More than that, the threat story was morally useful: it framed Erika not as overexposed, mocked, or losing control of the image, but as endangered, sympathetic, and upright.
A TPUSA insider cut straight through the performance: “If there were security concerns, the Vice President wouldn’t have gone.” That sentence breaks the whole narrative open. What was supposed to read as danger now reads as theater — a panic script wrapped around a weak event, a weak draw, and a story that could not survive contact with basic facts. That is what makes the Georgia episode more than a bad excuse: the fear language did not just hide weakness, it tried to convert weakness into persecution.
And the humiliation angle matters just as much as the security collapse. The same TPUSA insider made clear that the no-show was not only about threats and not only about ticket sales. It was also about Erika seeing the mockery land. “She is aware of how she is coming across. She’s not stupid… she’s seen the online comments. She gets it. It hurts.” The source went even further: “It wasn’t just ticket sales either. It was a mental exhaustion of like, ‘nothing I do will be right, people will make fun,’ so she cancelled.”
Georgia tore the script open. This was not a security withdrawal but a public-image retreat, with fear-language used to recode embarrassment as persecution.
The deception here was not only factual. It was moral: fear invoked, innocence implied, and weakness repackaged as persecution.
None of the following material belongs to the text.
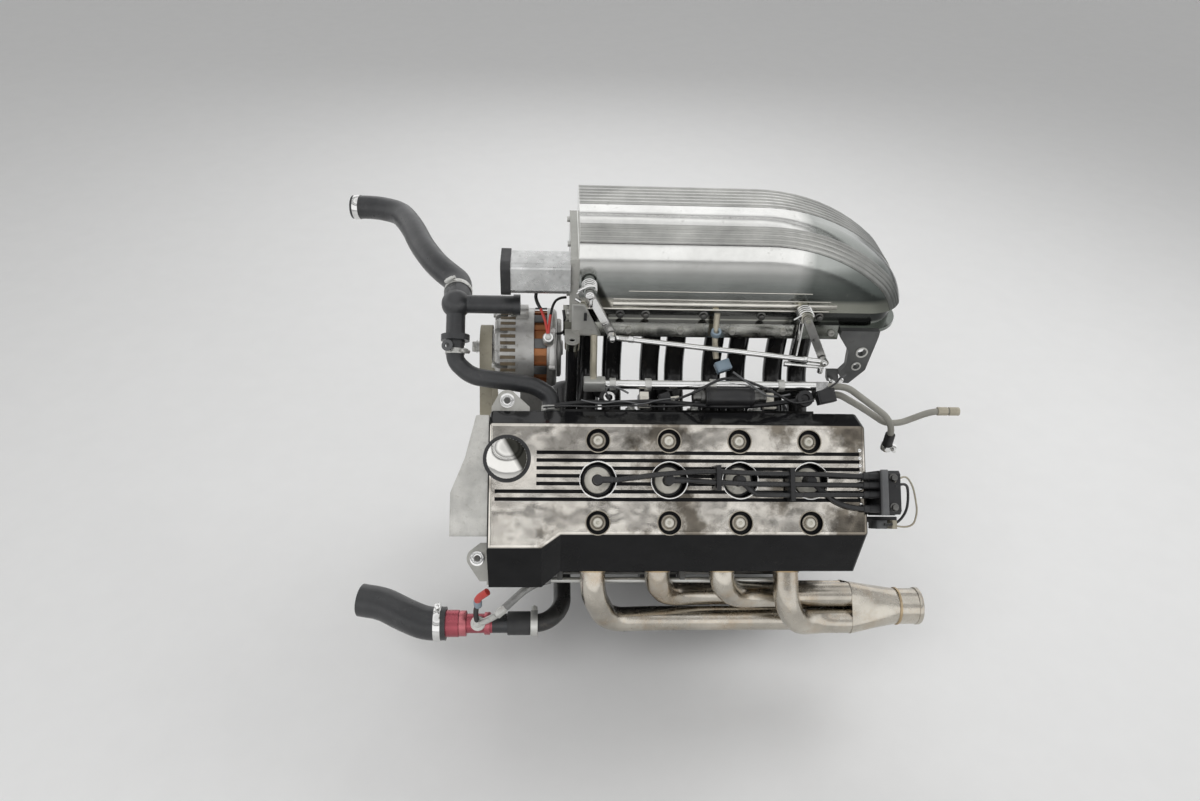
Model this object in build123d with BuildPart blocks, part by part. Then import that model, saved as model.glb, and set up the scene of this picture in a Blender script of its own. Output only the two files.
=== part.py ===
from build123d import *

import os
from math import asin, cos, degrees, radians, sin

os.makedirs("parts", exist_ok=True)

# Driving sizes, millimetres. The crankshaft lies along X, with the block's rear face at X = 0.
# In the bank's own plane, x runs along the crank, v across to the intake side and w up the bores.
bank_lean = 45.0
cylinder_count = 4
bore_spacing = 98.0
rear_cylinder_x = -82.0
running_clearance = 0.03
free_clearance = 0.3

# Block, sump and head
front_cylinder_x = rear_cylinder_x - bore_spacing * (cylinder_count - 1)
block_front_margin = 124.0
block_length = block_front_margin - front_cylinder_x
block_front_x = -block_length
block_half_width = 84.0
crankcase_half_width = 112.0
rail_w = -60.0
crankcase_side = 70.0
crankcase_shoulder_w = 60.0
deck_w = 215.0
crank_radius = 32.0
bell_flange_radius = 165.0
bell_flange_thickness = 18.0
bell_bolt_circle = 300.0
bell_bolt_count = 6
bell_bolt_hole = 5.5
rib_places = [-60.0, -131.0, -180.0, -340.0]
rib_thickness = 9.0
deck_rib_front_x = block_front_x + 60.0
rib_depth = 8.0
rib_end_gap = 8.0
sump_floor_z = -190.0
sump_shallow_z = -118.0
sump_near_y = -25.0
sump_far_y = 95.0
sump_far_flare = 30.0
sump_deep_length = 270.0
sump_edge_radius = 14.0
sump_rim = 7.0
head_rear_x = -6.0
head_top_w = 350.0
head_flare = 30.0
head_lip = 12.0
head_lip_slope = 20.0
head_lip_inset = 2.0
head_exhaust_v = 105.0
head_intake_v = 100.0

# Cam cover
timing_cover_thickness = 18.0
timing_cover_front_x = block_front_x - timing_cover_thickness
cover_overhang = 8.0
cover_front_x = timing_cover_front_x - cover_overhang
cover_rear_x = -2.0
cover_skirt = 18.0
cover_rise = 62.0
cover_lip_w = head_top_w + cover_skirt
cover_top_w = cover_lip_w + cover_rise
cover_edge_radius = 6.0
cover_far_skirt = 48.0
cover_top_near_v = 73.0
cover_top_far_v = 76.0
cover_lip_near_v = 127.0
cover_lip_far_v = 97.0
bulge_length = 74.0
bulge_extra = 22.0
bulge_top_extra = 18.0
bulge_taper = 26.0
bolt_row_far_v = 54.0
bolt_row_near_v = 58.0
bolt_well_radius = 16.0
bolt_well_depth = 9.0
plug_well_radius = 24.0
plug_well_depth = 30.0
groove_count = 7
groove_pitch = 10.6
groove_width = 5.0
groove_depth = 2.0
groove_far_v = 37.0
groove_end_gap = 10.0
groove_cap_gap = 3.0
cap_x = cover_front_x + 26.0
cap_v = 28.0
cap_radius = 27.0
cap_boss_radius = 37.0
cap_boss_height = 3.0
cap_rim_height = 7.0
cap_dome_height = 9.0

# Ignition
boot_radius = 6.5
boot_arm_radius = 4.5
boot_arm_length = 20.0
boot_arm_turns = [-42.0, -42.0, 0.0, 0.0]
seal_radius = 21.0
seal_height = 12.0
lead_radius = 3.5
lead_straight = 8.0
lead_low_w = cover_top_w + 4.5
lead_high_w = cover_top_w + 14.0
tower_w = cover_top_w + 10.0
boot_top_w = lead_low_w + boot_arm_radius + 0.5
coil_front_x = 10.0
coil_length = 28.0
coil_near_v = -46.0
coil_far_v = 14.0
coil_bottom_w = tower_w - 62.0
coil_top_w = tower_w + 8.0
coil_edge = 5.0
tower_radius = 5.5
tower_length = 14.0
coil_arm_v = -16.0
coil_arm_width = 44.0
coil_arm_thickness = 8.0
coil_arm_height = 50.0

# Front end and belt drive
timing_half_width = 100.0
timing_waist = 5.0
timing_waist_w = 60.0
shaft_hole_gap = 4.0
front_casting_reach = 51.0
front_casting_step = 18.0
front_casting_brow = 32.0
front_casting_far_v = 88.0
front_casting_brow_v = 30.0
front_casting_nose_v = -18.0
front_casting_near_v = -77.0
front_casting_depth = 50.0
front_casting_bottom_w = head_top_w - front_casting_depth
front_casting_top_w = cover_top_w - 5.0
front_casting_edge_radius = 7.0
front_casting_foot_inset = 12.5
belt_reach = 34.0
belt_front_x = timing_cover_front_x - belt_reach
belt_width = 19.0
belt_thickness = 5.0
crank_pulley_radius = 75.0
pump_v = 30.0
pump_w = 170.0
pump_pulley_radius = 55.0
pump_housing_radius = 50.0
pump_housing_length = 10.0
pump_housing_front_x = timing_cover_front_x - pump_housing_length
alternator_v = 215.0
alternator_w = 255.0
alternator_radius = 62.0
alternator_length = 95.0
alternator_front_x = pump_housing_front_x
alternator_rear_x = alternator_front_x + alternator_length
alternator_pulley_radius = 29.0
alternator_cover_length = 60.0
alternator_cap_length = 15.0
alternator_core_radius = 50.0
alternator_slot_count = 14
alternator_slot_height = 14.0
alternator_slot_width = 9.0
alternator_slot_depth = 20.0
alternator_slot_inset = 6.0
alternator_edge_radius = 9.0
alternator_window_count = 9
alternator_window_height = 9.0
alternator_window_width = 14.0
winding_inset = 4.0
alternator_ear_start = 33.0
alternator_ear_thickness = 18.0
alternator_ear_rise = 66.0
alternator_ear_radius = 11.0
pulley_shaft_radius = 8.5
pulley_rim = 11.0
pulley_recess = 7.0
shaft_end_reach = 6.0
crank_snout_radius = 20.0
flywheel_radius = 142.0
flywheel_front_x = 12.0
flywheel_thickness = 24.0
clutch_bolt_circle = 240.0
clutch_bolt_count = 6
clutch_bolt_hole = 4.2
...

The Georgia collapse also clarifies what kind of problem Erika actually has. This is no longer just ideological opposition. It is aesthetic and emotional rejection. The insider said the Druski parody “showed her what people thought of her” and that she is “really hurt” by the mockery. That means Erika is not simply fighting critics. She is confronting the collapse of a persona that had been protected by staged suffering, managed urgency, and a moral script that no longer holds.
A University of Georgia student put the broader point simply: losing the creator and main face of the organization has changed it. That matters. Because what is replacing that lost center does not look like authority. It looks like strain. When fear becomes theater and sympathy becomes shield, what is being preserved is no longer truth. It is persona.
A figure who truly inspires does not need a security aura to manufacture significance. A figure in decline often does.
Erika Kirk and the Holy Appearance of Deception

What Georgia exposed was not just a weak excuse. It exposed Erika Kirk’s method: fear invoked, innocence implied, and a damaged image shielded by moral language. That is where the present becomes legible through the past. The ancient altars are gone, but the pattern remains.
Deception still comes clothed in urgency, wounded innocence, charisma, spectacle, elite access, and the appearance of sacred purpose. Erika Kirk’s public role follows that pattern closely: not a clean confession rooted in truth, but a moralized performance of grief, faith, and persecution that keeps asking the audience to trust the light while ignoring the contradictions.
The danger in Erika Kirk’s pattern is not darkness announced openly. It is false light asking to be mistaken for truth.
And once that pattern is visible in the present, Erika Kirk’s older denials about Charlie’s final warnings — his fear, his threat messages, and the pressure coming from Israel and the Zionist Machine — stop looking like isolated confusion and start looking like the same deception pattern.

The final break came when the Zionist donor bloc, led by Zionist billionaire Robert Shillman, around Charlie Kirk issued its ultimatum: cancel Tucker Carlson or lose millions. He did not bend. Charlie Kirk said plainly that he had just lost $2 million because he would not cancel Tucker Carlson, that he would not be bullied, and that he was left with no choice but to leave the pro-Israel cause. Publicly, that was the break.
Privately, Charlie understood the cost. He told Dr. Frank Turek: “Please pray for me… I know they (Israel) want me dead.” That is not vague anxiety. That is a man telling people close to him that he believed the threat was real.
That is why Erika’s later public denial matters so much. She did not merely downplay the atmosphere around Charlie. She denied that he had warned anyone at all. She denied that the warning texts existed. She held that line publicly until she was confronted with the messages themselves. Only then did the denial retreat into a weaker fallback: the warnings had not been false after all, only somehow “missed.” That is not clarification. It is collapse.
And the Glenn Beck interview makes the pattern even more revealing. While denying Charlie’s warning threats from Israel and American Zionists, Erika Kirk framed the night before the assassination in prayer-language: “we said our prayers and asked the Lord to protect us and we asked the Lord that His will be done.” That is exactly where the theological issue sharpens. The problem is not prayer itself. The problem is prayer-language used to soften and sanctify a false public narrative. The denial came softened by devotion. The lie came dressed as witness.
As discussed earlier in this piece, In the Hebrew Bible, Baʿal could mean “lord.” The issue was never just the word itself, but the referent hiding behind it. The prophets were warning against exactly this kind of inversion: holy language retained, sacred language used to mask false allegiance. That is what makes Erika’s repeated vague use of “the Lord” so significant here. Erika Kirk deploys sacred language at the precise point where truth is being blurred, denied, and then only partially conceded after exposure.
The pattern is now too consistent to ignore: fear manipulated in the present, truth denied in the past, and prayer-language used to soften falsehood at the point where truth mattered most. That is why this is no longer just political deception. It becomes theological deception — not because the word “Lord” is forbidden, but because sacred language is being used to protect a false moral script.
The ancient pattern returns whenever power, deception, and sacrifice are fused against the order of God.